We have a new student support package, designed mainly to help mature students, many of whom, we recognised, were in difficulty. We have listened to them. Some are lone parents and have particular problems with child care. That is one of the reasons why we are introducing at some cost a new bursary of £1,000 a year for mature students, dependent on income. We are also doing more to help with child care costs and to assist mature students who have children with the costs of school meals. We are also trying to ease access.

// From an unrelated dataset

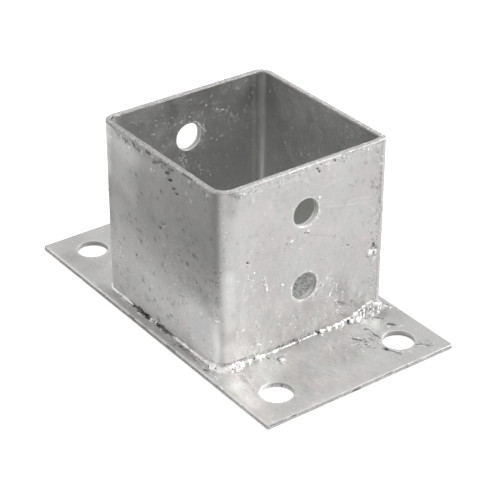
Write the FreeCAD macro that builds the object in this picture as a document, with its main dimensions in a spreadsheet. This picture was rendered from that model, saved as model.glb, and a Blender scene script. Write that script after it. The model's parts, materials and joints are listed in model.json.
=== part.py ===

We asked Sir George Quigley to look into four-year fees for students, in accordance with the Teaching and Higher Education Act 1998. Sir George has delayed his report to take account of the Scottish Executive's response to Cubic, but his findings will be with us by April. The system that we have arrived at for England and Wales is right. Where it needs modification, we will listen—hence our package for mature students and for students from poorer areas. If we are to expand the university system, it must be fair to students, taxpayers and parents, as it is to universities.

Hundreds of millions of pounds are now coming in under the system. By 2001–02, income from tuition fees and loan payments will total £710 million. Are Opposition Members really saying that we should find from other resources the hundreds of millions of pounds that it will cost to move towards the Scottish system? Would it be raised by cutting nursery education or funding for the national health service or primary schools? I am not sure whether the Conservatives are making a pledge. If we are serious about the quality of higher education, we must be rigorous about the funding element. We believe that the student support system is fair and efficient: student numbers are increasing, the number of our young people going to university is increasing and quality standards are being maintained. Opposition Members must understand the logic of devolution.

Mr. Deputy Speaker

Order. We must now move to the next debate.